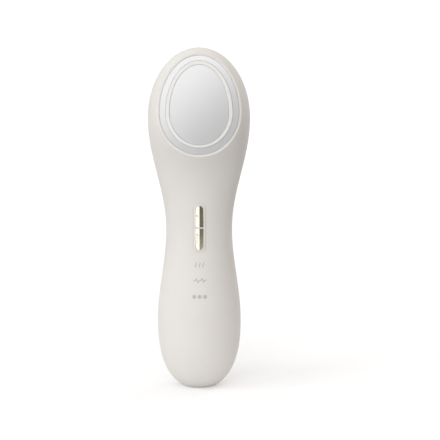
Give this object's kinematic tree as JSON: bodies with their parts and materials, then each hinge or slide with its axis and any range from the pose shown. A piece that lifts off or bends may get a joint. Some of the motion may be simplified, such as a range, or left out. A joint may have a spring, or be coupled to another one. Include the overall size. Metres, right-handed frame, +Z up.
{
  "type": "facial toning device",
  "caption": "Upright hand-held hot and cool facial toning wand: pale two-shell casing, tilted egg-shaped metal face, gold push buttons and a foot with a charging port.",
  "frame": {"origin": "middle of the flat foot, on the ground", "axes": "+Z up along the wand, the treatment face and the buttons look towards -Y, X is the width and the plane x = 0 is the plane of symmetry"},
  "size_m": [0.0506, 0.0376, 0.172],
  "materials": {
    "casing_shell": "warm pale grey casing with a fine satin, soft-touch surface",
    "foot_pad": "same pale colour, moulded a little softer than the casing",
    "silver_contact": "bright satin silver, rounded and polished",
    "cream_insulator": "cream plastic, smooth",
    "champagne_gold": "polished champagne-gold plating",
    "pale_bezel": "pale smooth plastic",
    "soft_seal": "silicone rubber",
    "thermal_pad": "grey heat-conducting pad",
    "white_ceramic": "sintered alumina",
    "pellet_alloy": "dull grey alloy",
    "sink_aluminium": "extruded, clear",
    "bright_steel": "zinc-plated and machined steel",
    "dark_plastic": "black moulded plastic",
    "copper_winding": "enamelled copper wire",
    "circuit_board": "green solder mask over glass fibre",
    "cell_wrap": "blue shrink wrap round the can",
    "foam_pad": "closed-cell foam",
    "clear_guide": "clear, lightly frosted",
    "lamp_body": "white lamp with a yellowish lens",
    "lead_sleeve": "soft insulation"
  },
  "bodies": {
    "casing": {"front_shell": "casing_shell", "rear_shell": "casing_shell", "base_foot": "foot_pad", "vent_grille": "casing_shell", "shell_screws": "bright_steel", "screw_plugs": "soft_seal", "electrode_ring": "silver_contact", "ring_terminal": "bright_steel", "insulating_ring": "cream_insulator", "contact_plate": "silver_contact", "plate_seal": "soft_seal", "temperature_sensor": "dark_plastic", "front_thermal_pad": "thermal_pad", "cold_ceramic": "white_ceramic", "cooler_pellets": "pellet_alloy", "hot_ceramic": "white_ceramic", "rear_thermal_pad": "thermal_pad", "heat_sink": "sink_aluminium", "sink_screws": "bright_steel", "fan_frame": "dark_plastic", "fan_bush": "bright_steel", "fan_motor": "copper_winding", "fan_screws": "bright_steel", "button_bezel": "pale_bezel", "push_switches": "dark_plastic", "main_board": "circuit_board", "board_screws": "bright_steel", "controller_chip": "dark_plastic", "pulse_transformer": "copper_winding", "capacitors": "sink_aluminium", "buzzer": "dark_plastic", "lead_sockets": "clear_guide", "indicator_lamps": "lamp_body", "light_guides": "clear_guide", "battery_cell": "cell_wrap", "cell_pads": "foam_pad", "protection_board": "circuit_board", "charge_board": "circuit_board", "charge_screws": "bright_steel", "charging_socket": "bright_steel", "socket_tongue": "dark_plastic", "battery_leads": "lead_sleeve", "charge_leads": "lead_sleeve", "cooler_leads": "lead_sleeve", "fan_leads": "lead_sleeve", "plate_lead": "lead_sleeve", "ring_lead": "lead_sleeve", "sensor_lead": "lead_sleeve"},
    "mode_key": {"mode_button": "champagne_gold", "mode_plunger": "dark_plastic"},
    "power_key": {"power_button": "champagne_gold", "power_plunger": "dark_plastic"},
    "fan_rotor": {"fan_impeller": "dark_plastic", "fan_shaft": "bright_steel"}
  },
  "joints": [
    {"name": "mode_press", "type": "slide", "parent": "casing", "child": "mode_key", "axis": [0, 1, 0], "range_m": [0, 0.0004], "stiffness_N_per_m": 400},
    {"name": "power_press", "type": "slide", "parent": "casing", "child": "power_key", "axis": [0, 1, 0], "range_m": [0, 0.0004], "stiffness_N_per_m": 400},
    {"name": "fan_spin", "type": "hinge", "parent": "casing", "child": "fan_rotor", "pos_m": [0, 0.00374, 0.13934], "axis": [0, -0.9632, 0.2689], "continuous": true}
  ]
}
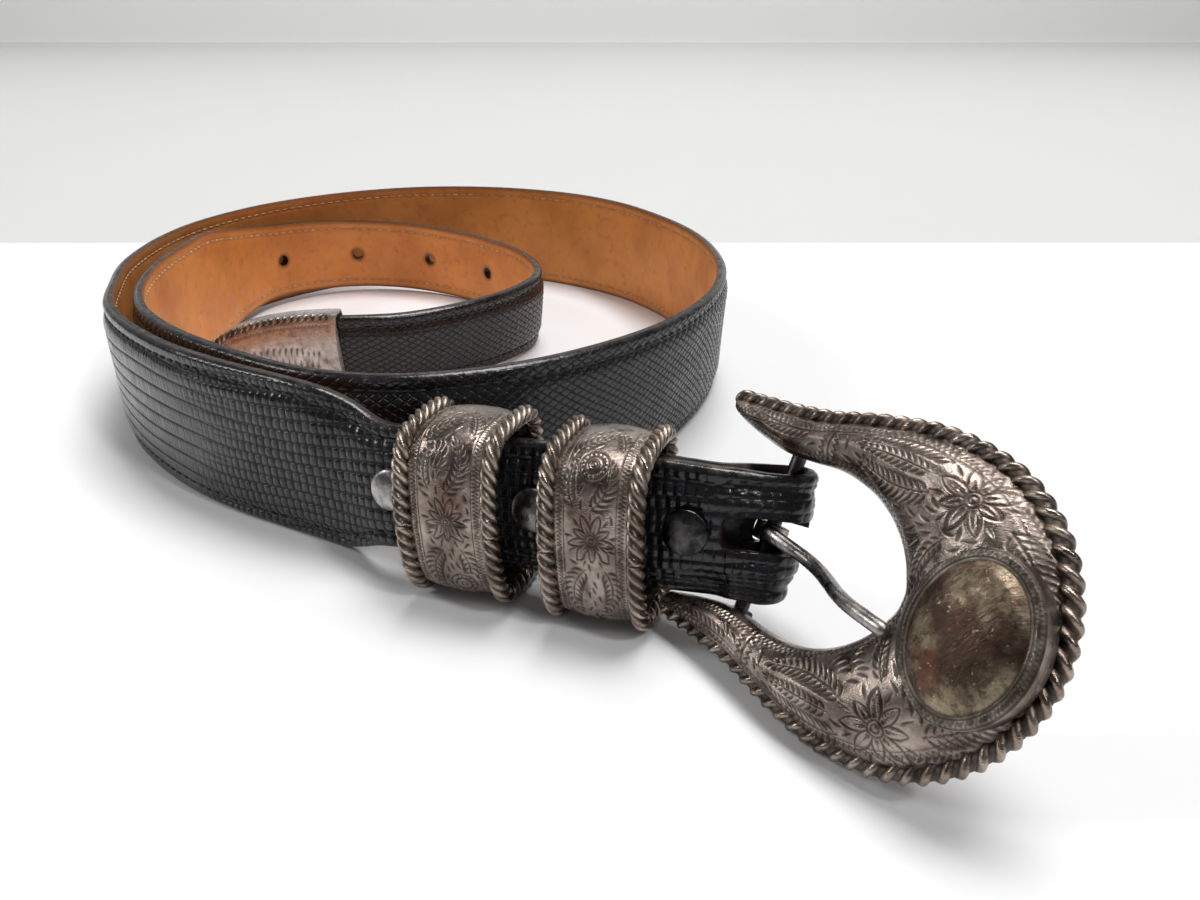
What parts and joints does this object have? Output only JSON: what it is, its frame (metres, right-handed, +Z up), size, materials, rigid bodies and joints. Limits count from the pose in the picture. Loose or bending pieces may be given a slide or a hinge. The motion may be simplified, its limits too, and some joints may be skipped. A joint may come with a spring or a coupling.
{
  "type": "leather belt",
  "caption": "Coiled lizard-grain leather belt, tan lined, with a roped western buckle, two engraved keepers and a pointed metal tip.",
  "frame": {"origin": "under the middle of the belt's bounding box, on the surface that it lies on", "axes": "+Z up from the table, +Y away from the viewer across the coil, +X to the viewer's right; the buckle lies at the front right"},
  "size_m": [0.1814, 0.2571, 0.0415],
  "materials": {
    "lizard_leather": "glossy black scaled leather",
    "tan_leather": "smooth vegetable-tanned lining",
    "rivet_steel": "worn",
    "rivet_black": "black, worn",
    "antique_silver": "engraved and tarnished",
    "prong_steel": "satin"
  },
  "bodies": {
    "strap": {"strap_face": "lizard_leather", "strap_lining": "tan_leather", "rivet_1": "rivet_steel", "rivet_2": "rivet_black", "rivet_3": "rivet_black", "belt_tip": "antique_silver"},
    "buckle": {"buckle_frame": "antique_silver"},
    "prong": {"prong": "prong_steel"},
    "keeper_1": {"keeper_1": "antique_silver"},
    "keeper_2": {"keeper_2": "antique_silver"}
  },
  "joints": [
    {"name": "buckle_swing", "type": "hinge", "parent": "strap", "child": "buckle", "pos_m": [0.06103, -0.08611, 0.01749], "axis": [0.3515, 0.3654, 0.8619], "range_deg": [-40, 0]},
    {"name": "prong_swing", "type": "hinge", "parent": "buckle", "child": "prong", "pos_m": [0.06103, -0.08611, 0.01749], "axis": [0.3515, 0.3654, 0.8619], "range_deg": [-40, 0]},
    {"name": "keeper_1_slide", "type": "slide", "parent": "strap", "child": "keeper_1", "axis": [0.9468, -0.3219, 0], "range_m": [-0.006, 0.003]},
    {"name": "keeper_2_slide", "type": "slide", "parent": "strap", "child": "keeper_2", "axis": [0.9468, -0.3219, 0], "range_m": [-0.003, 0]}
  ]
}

★ ★ ★ ★

SET PROBLEM: Go through the listing above and return every line where the word "handed" occurs.

FINISHED ANSWER:
Give this object's kinematic tree as JSON: bodies with their parts and materials, then each hinge or slide with its axis and any range from the pose shown. A piece that lifts off or bends may get a joint. Some of the motion may be simplified, such as a range, or left out. A joint may have a spring, or be coupled to another one. Include the overall size. Metres, right-handed frame, +Z up.
What parts and joints does this object have? Output only JSON: what it is, its frame (metres, right-handed, +Z up), size, materials, rigid bodies and joints. Limits count from the pose in the picture. Loose or bending pieces may be given a slide or a hinge. The motion may be simplified, its limits too, and some joints may be skipped. A joint may come with a spring or a coupling.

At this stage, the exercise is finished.